Pessoas que foram infectadas pelo coronavírus correm um risco aumentado de desenvolver distúrbios neurodegenerativos, em comparação com pessoas que não tiveram Covid-19. A conclusão é de um estudo feito por pesquisadores do Hospital da Universidade de Copenhague, na Dinamarca, apresentado durante o 8º Congresso da Academia Europeia de Neurologia, na Áustria.
“Mais de dois anos após o início da pandemia de Covid-19, a natureza precisa e a evolução dos efeitos da doença em distúrbios neurológicos permaneceram indefinidas. Estudos anteriores estabeleceram uma associação com síndromes neurológicas, mas até agora não se sabe se a Covid-19 também influencia a incidência de doenças neurológicas específicas e se difere de outras infecções respiratórias”, disse o médico Pardis Zarifkar, autor principal do estudo e pesquisador do Departamento de Neurologia do Hospital da Universidade de Copenhague, em comunicado.
A equipe analisou registros de saúde de quase metade da população total da Dinamarca, entre 2020 e 2021. Desta população, 919.731 realizaram algum teste para Covid-19 e 43.375 pessoas receberam um diagnóstico positivo. Os pesquisadores usaram técnicas estatísticas para calcular o risco relativo, e os resultados foram estratificados por status de internação, idade, sexo e comorbidades.
Os resultados do trabalho publicado na revista Frontiers in Neurology mostraram que aqueles que foram infectados apresentaram um risco 3,5 vezes maior de serem diagnosticados com Alzheimer; assim como uma probabilidade 2,6 vezes maior de Parkinson. Eles ainda apresentaram um risco 4,8 vezes maior de sangramento no cérebro e 2,7 vezes mais chances de desenvolver acidente vascular cerebral (AVC) isquêmico.
Já haviam evidências sobre um risco aumentado de doenças neurodegenerativas após outras infecções virais, como a gripe, que é causada pelo influenza. Por isso, a análise também incluiu dados de pacientes com influenza do período pré-pandêmico correspondente.
Para a maioria das doenças neurológicas, o aumento do risco observado após a Covid-19 foi semelhante ao da gripe ou outras doenças respiratórias. Só houve diferença no risco de acidente vascular cerebral isquêmico para pessoas internadas com mais de 80 anos de idade.

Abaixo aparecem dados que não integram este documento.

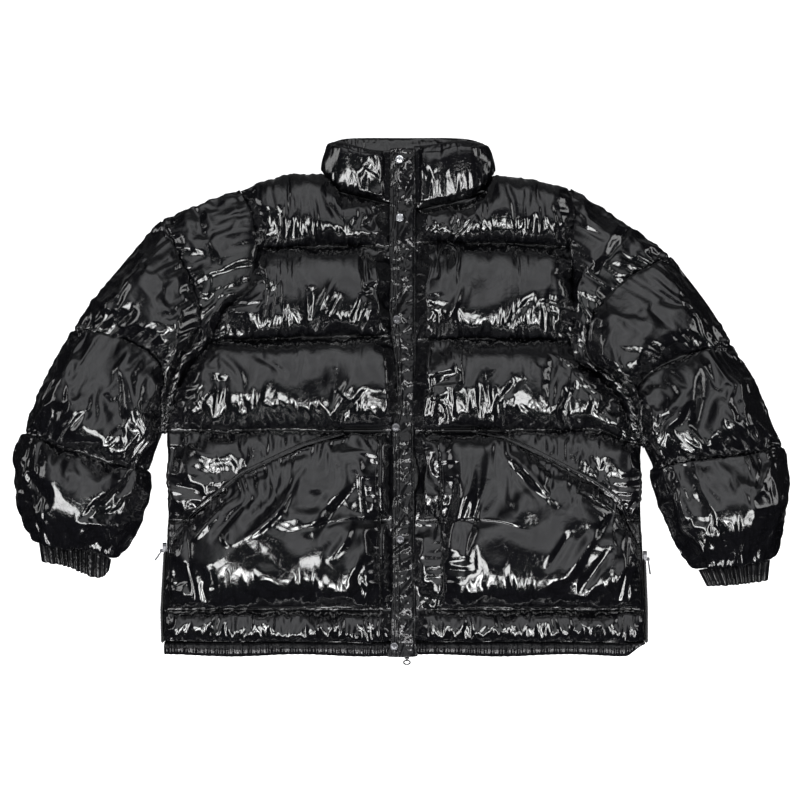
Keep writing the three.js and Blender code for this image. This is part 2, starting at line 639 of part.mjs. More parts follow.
function makeSleeve(side, table, cuff) {
  const rings = sleeveRings(table);
  const outside = loft(rings.map(({ line, shape, puff }) => flatRing(line, shape, puff)), SLEEVE_SIDES * 2);
  const kept = rings.filter((_, i) => i % 3 === 0 || i === rings.length - 1);
  const hollow = loft(kept.map(({ line, shape }) => hollowRing(line, shape.lumen)), HOLLOW_PAIRS);
  const intoBody = [side === 'right' ? 6 : -6, 0];
  const intoCuff = [0, -6];
  const cuffSpace = upright(pushedOut(cuffOutline(cuff), SEAM_GAP), -5, ABOVE_ALL);
  const cuts = [hollow, openEnd(rings[0], intoBody), openEnd(rings.at(-1), intoCuff)].map(toSolid);
  const solid = [...cuts, cuffSpace].reduce((rest, cut) => rest.subtract(cut), besideBody(outside));
  addPiece(`sleeve_${side}`, toGeometry(solid), nylon);
}

function cuffOutline(cuff) {
  const edges = [cuff.sleeve, cuff.hand].map((line) => curveThrough(line).getSpacedPoints(CUFF_GATHERS * 2));
  return counterclockwise([...edges[0], ...edges[1].reverse()].map((p) => [p.x, p.y]));
}

const CUFF_STEPS = [
  { along: 0, swell: 0.8 }, { along: 0.2, swell: 1 }, { along: 0.8, swell: 1 }, { along: 1, swell: 0.75 },
];

function makeCuff(side, cuff) {
  const start = curveThrough(cuff.sleeve);
  const end = curveThrough(cuff.hand);
  const sides = CUFF_GATHERS * 2;
  const place = (w, share) => start.getPointAt(w).lerp(end.getPointAt(w), share);
  const ringAt = (share, half) => Array.from({ length: sides * 2 }, (_, i) => {
    const isUpper = i < sides;
    const w = Math.min(1, (isUpper ? i : sides * 2 - i) / sides);
    const middle = (1 - Math.abs(2 * w - 1) ** 3) ** 0.5;
    const high = half * middle * (i % 2 === 0 ? 1 : 1 - CUFF_GATHER_DEPTH);
    const p = place(w, share);
    return [p.x, p.y, Math.max(0, CUFF_HEIGHT + (isUpper ? high : -high))];
  });
  const rings = CUFF_STEPS.map(({ along: share, swell }) => ringAt(share, CUFF_HEIGHT * swell));
  const slit = (share) => hollowRing((w) => [place(w, share).x, place(w, share).y], CUFF_HEIGHT);
  const solid = toSolid(loft(rings, sides * 2)).subtract(toSolid(loft([slit(-0.3), slit(1.3)], HOLLOW_PAIRS)));
  addPiece(`cuff_${side}`, toGeometry(solid), elastic);
}

// Collar

const COLLAR_STEPS = 34;

function makeCollar() {
  const seam = curveThrough(COLLAR.map((row) => row.seam));
  const top = curveThrough(COLLAR.map((row) => row.top));
  const sections = [];
  for (let i = 0; i <= COLLAR_STEPS; i += 1) {
    const t = i / COLLAR_STEPS;
    const base = seam.getPoint(t);
    const up = top.getPoint(t).sub(base);
    const run = seam.getTangent(t).add(top.getTangent(t)).setY(0).normalize();
    const out = new THREE.Vector3(run.z, 0, -run.x);
    sections.push(COLLAR_WALL.map((row) => {
      const p = base.clone().addScaledVector(up, row.up).addScaledVector(out, row.out);
      return [p.x, p.y, Math.max(0, p.z)];
    }));
  }
  const [low, high] = [COLLAR_START - 85, COLLAR_TOP + 60];
  const zipOutline = [[ZIP_LEFT, low], [ZIP_RIGHT, low], [ZIP_RIGHT, high], [ZIP_LEFT, high]];
  const zipSpace = upright(zipOutline, SEAM_PLANE - 6, ABOVE_ALL);
  const solid = besideBody(loft(sections)).subtract(zipSpace).subtract(placketSpace());
  addPiece('collar', toGeometry(solid), nylon);
}

// Placket, snaps and the space the placket lies in

function underPlacket(geometry) {
  return toGeometry(toSolid(geometry).subtract(placketSpace()));
}

function placketSpace() {
  const side = [
    [-420, shelfHeight(0)], [COLLAR_START, shelfHeight(0)], [COLLAR_TOP + 60, shelfHeight(COLLAR_TOP + 60)],
    [COLLAR_TOP + 60, 220], [-420, 220],
  ];
  const shape = new THREE.Shape(side.map(([y, z]) => new THREE.Vector2(y, z)));
  const geometry = new THREE.ExtrudeGeometry(shape, { depth: 2 * SHELF_HALF, bevelEnabled: false });
  const swap = new THREE.Matrix4().makeBasis(
    new THREE.Vector3(0, 1, 0), new THREE.Vector3(0, 0, 1), new THREE.Vector3(1, 0, 0));
  geometry.applyMatrix4(swap);
  geometry.translate(PLACKET_X - SHELF_HALF, 0, 0);
  return toSolid(geometry);
}

function makePlacket() {
  const rings = PLACKET.map(({ y, free, sewn }) => {
    const low = shelfHeight(y) + SEAM_GAP;
    const high = low + PLACKET_THICKNESS;
    return [
      [free, y, low], [sewn, y, low], [sewn, y, high - 2.4], [sewn - 3, y, high - 0.4],
      [mix(free, sewn, 0.5), y, high], [free + 3, y, high - 0.4], [free, y, high - 2.4],
    ];
  });
  addPiece('placket', loft(rings), nylon);
}

function makeSnaps() {
  const profile = [[0, 0], [1, 0], [1, 1], [0.82, 2.2], [0.5, 2.6], [0, 2.5]]
    .map(([share, z]) => new THREE.Vector2(share * SNAP_RADIUS, z));
  SNAPS.forEach(([x, y], i) => {
    const snap = addPiece(`snap_${i + 1}`, new THREE.LatheGeometry(profile, 14), snapMetal);
    const tilt = y > COLLAR_START ? Math.atan(COLLAR_SLOPE) : 0;
    snap.rotation.x = Math.PI / 2 + tilt;
    snap.position.set(x, y, shelfHeight(y) + PLACKET_THICKNESS + SEAM_GAP * 2 + (tilt > 0 ? 0.1 : 0));
  });
}

// Gathered hem band

function makeHemBand(name, from, to, isFront) {
  const steps = HEM_GATHERS * 2;
  const seam = isFront ? frontInside : SEAM_PLANE;
  const inner = HEM_SEAM - SEAM_GAP;
  const rings = [];
  for (let i = 0; i <= steps; i += 1) {
    const x = mix(from, to, i / steps);
    const thick = HEM_THICKNESS * (i % 2 === 0 ? 1 : 1 - HEM_GATHER_DEPTH);
    const edge = HEM_EDGE + HEM_CORNER * smooth(325, 356, x) + 1.6 * Math.sin(x / 31);
    const z = (share) => (isFront ? seam + thick * share : Math.max(0, seam - HEM_BACK_SHARE * thick * share));
    rings.push([
      [x, inner, seam], [x, edge + 3, seam], [x, edge, z(0.35)], [x, mix(edge, inner, 0.2), z(0.85)],
      [x, mix(edge, inner, 0.5), z(1)], [x, mix(edge, inner, 0.85), z(0.92)], [x, inner, z(0.7)],
    ]);
  }
  addPiece(name, loft(rings), nylon);
}

// Zips, sliders and pulls

// Places from a start to an end, with every given bend, and no run longer than the zip step
function zipPlaces(marks) {
  const places = [marks[0]];
  for (const mark of marks.slice(1)) {
    const from = places.at(-1);
    const runs = Math.ceil((mark - from) / ZIP_STEP);
    for (let i = 1; i <= runs; i += 1) places.push(mix(from, mark, i / runs));
  }
  return places;
}

function makeMainZip() {
  const half = (ZIP_RIGHT - ZIP_LEFT) / 2 - SEAM_GAP;
  const centre = (ZIP_LEFT + ZIP_RIGHT) / 2;
  const { tape, teeth, teethHalf, teethTop } = MAIN_ZIP;
  const rings = zipPlaces([MAIN_ZIP.start, COLLAR_START, COLLAR_TOP - MAIN_ZIP.belowTop]).map((y) => {
    const low = shelfHeight(y) - MAIN_ZIP.underShelf;
    return [[-half, 0], [half, 0], [half, tape], [teethHalf, tape], [teethTop, teeth], [-teethTop, teeth],
      [-teethHalf, tape], [-half, tape]].map(([x, z]) => [centre + x, y, low + z]);
  });
  addPiece('main_zip', loft(rings), zipTape);
}

// Zip tape on edge in a side seam, with its teeth outward; returns where its slider stands
function makeSideZip(side, top) {
  const toward = side === 'right' ? -1 : 1;
  const edge = side === 'right' ? FRONT_RIGHT : FRONT_LEFT;
  const bend = edge[1].seam.at(-1);
  const edgeX = (y) => {
    const [from, to] = y < bend[1] ? [edge[0].seam.at(-1), bend] : [bend, edge[1].edge[0]];
    return mix(from[0], to[0], (y - from[1]) / (to[1] - from[1]));
  };
  const { tape, high, teethOut, teethHalf, offBody } = SIDE_ZIP;
  const rings = zipPlaces([HEM_EDGE + 20, bend[1], top - SLIDER.length - SEAM_GAP]).map((y) => {
    const out = [[0, -0.5], [1, -0.5], [1, -teethHalf], [teethOut, -teethHalf], [teethOut, teethHalf],
      [1, teethHalf], [1, 0.5], [0, 0.5]];
    return out.map(([o, h]) => [edgeX(y) + toward * (offBody + o * tape), y, SEAM_PLANE + h * high]);
  });
  addPiece(`side_zip_${side}`, loft(rings), zipTape);
  return edgeX(top - SLIDER.length / 2) + toward * (offBody + tape);
}

// Slider in its own place: the zip runs along Y, its face looks along +Z, the pull hangs at -Y
function sliderGeometry() {
  const { width, length, thick, ear, earLength, earReach, earSunk, earForward } = SLIDER;
  const corners = [[-0.36, -0.5], [0.36, -0.5], [0.5, 0.1], [0.5, 0.38], [0.32, 0.5], [-0.32, 0.5],
    [-0.5, 0.38], [-0.5, 0.1]];
  const outline = new THREE.Shape(corners.map(([x, y]) => new THREE.Vector2(x * width, y * length)));
  const body = new THREE.ExtrudeGeometry(outline, { depth: thick, bevelEnabled: false });
  body.translate(0, 0, -thick / 2);
  let solid = toSolid(body);
  for (const x of [-1, 1]) {
    const block = new THREE.BoxGeometry(ear, earLength, earReach);
    const gap = HINGE.lugWidth / 2 + SEAM_GAP;
    block.translate(x * (gap + ear / 2), HINGE.y + earForward, (thick + earReach) / 2 - earSunk);
    solid = solid.add(toSolid(block));
  }
  return toGeometry(solid);
}

// Pull with its hinge along X through the origin, hanging toward -Y
function pullGeometry(kind) {
  const lug = new THREE.CylinderGeometry(HINGE.lug, HINGE.lug, HINGE.lugWidth, 12);
  lug.rotateZ(Math.PI / 2);
  let solid = toSolid(lug);
  const link = new THREE.BoxGeometry(LINK.width, LINK.length, LINK.thick);
  link.translate(0, -LINK.length / 2, 0);
  solid = solid.add(toSolid(link));
  if (kind === 'ring') {
    const ring = new THREE.TorusGeometry(RING_PULL.radius, RING_PULL.wire, 8, 20);
    ring.translate(0, RING_PULL.centre, 0);
    return toGeometry(solid.add(toSolid(ring)));
  }
  if (kind === 'tab') {
    const tab = new THREE.BoxGeometry(TAB_PULL.width, TAB_PULL.length, TAB_PULL.thick);
    tab.translate(0, TAB_PULL.centre, 0);
    return toGeometry(solid.add(toSolid(tab)));
  }
  for (const x of [-1, 1]) {
    const prong = new THREE.BoxGeometry(PRONG_PULL.width, PRONG_PULL.length, PRONG_PULL.thick);
    prong.rotateZ(x * PRONG_PULL.splay);
    prong.translate(x * PRONG_PULL.spread, PRONG_PULL.centre, 0);
    solid = solid.add(toSolid(prong));
  }
  return toGeometry(solid);
}

// Slider and pull in a turned frame; the pull leans out of the zip's plane by an angle
function placeSlider(name, position, turn, kind, leanDegrees) {
  const lean = THREE.MathUtils.degToRad(leanDegrees);
  const slider = addPiece(name.replace('zip', 'slider'), sliderGeometry(), zipMetal);
  const pull = addPiece(name.replace('zip', 'pull'), pullGeometry(kind), zipMetal);
  slider.rotation.y = turn;
  slider.position.set(...position);
  const hinge = new THREE.Vector3(0, HINGE.y, HINGE.z).applyAxisAngle(new THREE.Vector3(0, 1, 0), turn);
  pull.quaternion.setFromAxisAngle(new THREE.Vector3(0, 1, 0), turn)
    .multiply(new THREE.Quaternion().setFromAxisAngle(new THREE.Vector3(1, 0, 0), lean));
  pull.position.set(...position).add(hinge);
}

makePanels();
makePocket('right', POCKET_RIGHT, rightGrid, rightFront);
makePocket('left', POCKET_LEFT, leftGrid, leftFront);
makeSleeve('right', SLEEVE_RIGHT, CUFF_RIGHT);
makeSleeve('left', SLEEVE_LEFT, CUFF_LEFT);
makeCuff('right', CUFF_RIGHT);
makeCuff('left', CUFF_LEFT);
makeCollar();
makePlacket();
makeSnaps();
makeHemBand('hem_binding_right', -342, ZIP_LEFT - 1, true);
makeHemBand('hem_binding_left', ZIP_RIGHT + 1, 355, true);
makeHemBand('hem_binding_back', -342, 355, false);
makeMainZip();
const mainSliderY = MAIN_ZIP.start - SLIDER.length / 2 - SEAM_GAP;
const mainSliderAt = [(ZIP_LEFT + ZIP_RIGHT) / 2, mainSliderY, SEAM_PLANE + MAIN_ZIP.sliderLift];
const rightZipX = makeSideZip('right', SIDE_ZIP_TOP_RIGHT);
const leftZipX = makeSideZip('left', SIDE_ZIP_TOP_LEFT);
const rightSliderAt = [rightZipX - 1, SIDE_ZIP_TOP_RIGHT - SLIDER.length / 2, SEAM_PLANE];
const leftSliderAt = [leftZipX + 1, SIDE_ZIP_TOP_LEFT - SLIDER.length / 2, SEAM_PLANE];
placeSlider('main_zip', mainSliderAt, 0, 'ring', 45);
placeSlider('side_zip_right', rightSliderAt, -Math.PI / 2, 'tab', -35);
placeSlider('side_zip_left', leftSliderAt, Math.PI / 2, 'prongs', -8);

export default jacket;
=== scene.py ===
"""Glossy puffer jacket laid flat: padded shells, gathers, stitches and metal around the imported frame."""

import math

import bpy
import numpy as np
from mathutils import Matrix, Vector


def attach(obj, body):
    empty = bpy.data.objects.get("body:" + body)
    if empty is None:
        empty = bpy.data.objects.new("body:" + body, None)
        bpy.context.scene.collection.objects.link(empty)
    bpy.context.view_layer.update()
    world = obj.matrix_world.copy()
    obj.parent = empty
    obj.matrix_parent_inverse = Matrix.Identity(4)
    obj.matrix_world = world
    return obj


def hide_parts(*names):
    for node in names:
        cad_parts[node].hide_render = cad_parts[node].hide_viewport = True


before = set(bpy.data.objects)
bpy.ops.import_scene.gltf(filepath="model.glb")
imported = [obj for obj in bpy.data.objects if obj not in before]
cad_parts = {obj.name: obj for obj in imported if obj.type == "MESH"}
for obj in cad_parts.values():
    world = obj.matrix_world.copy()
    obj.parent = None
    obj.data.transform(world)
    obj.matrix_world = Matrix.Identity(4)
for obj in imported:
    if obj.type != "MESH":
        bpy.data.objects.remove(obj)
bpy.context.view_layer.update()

# Lengths are in millimetres, as on the paper pattern, and MM turns them into metres
MM = 0.001
# The back and the fronts meet in one plane. Every seam keeps some padding above or below it
SEAM_PLANE = 34.0
SEAM_GAP = 0.3
SEAM_PADDING = 9.0
BACK_SAG = 52.0
# Distances over which a front rises from its side and from the placket
SIDE_ROUND = 38.0
FRONT_RISE = 20.0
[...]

Naqueles que tiveram Covid-19, o risco do problema foi 1,7 vezes maior do que para pacientes internados com gripe e pneumonia bacteriana.
Por outro lado, a frequência de outras doenças neurodegenerativas, como esclerose múltipla, miastenia gravis, síndrome de Guillain-Barré e narcolepsia, não aumentou após Covid-19, gripe ou pneumonia.
“De forma tranquilizadora, com exceção do acidente vascular cerebral isquêmico, a maioria dos distúrbios neurológicos não parece ser mais frequente após a Covid-19 do que após a gripe ou pneumonia bacteriana”, disse Zarifkar.
Como se trata de um estudo observacional, não é possível estabelecer uma associação direta entre causa e consequência. A principal hipótese para explicar a relação entre infecções virais e neurodegeneração é que a inflamação desencadeada por uma infecção pode iniciar ou acelerar o desenvolvimento de doenças neurológicas. Um artigo publicado em 2012 sugeriu que infecções virais repetidas podem ativar uma “cascata de eventos” correspondente ao que é visto nos estágios iniciais da neurodegeneração, acelerando o processo.
Especificamente para infecções pelo Sars-CoV-2, pode haver outra explicação. Vários estudos mostraram que a Covid-19 causa neuroinflamação, o que também pode contribuir para o surgimento dessas doenças. Entretanto, ainda não está claro essa a inflamação no cérebro é causa pelo vírus ou pela autoimune, nem se isso causará problemas a longo prazo.
Os pesquisadores ressaltam que são necessários trabalhos com um número maior de pessoas para confirmar essas descobertas. Mas um crescente número de evidências aponta para as consequências de longo prazo da Covid-19. As sequelas incluem desde tosse persistente e dor de cabeça, até alterações de memória e aumento do risco de doenças cardíacas, psiquiátricas e neurológicas. Vale ressaltar que essas doenças são multifatoriais e a Covid-19 – assim como outras doenças virais – seriam apenas um dos fatores que contribuem para o seu desenvolvimento.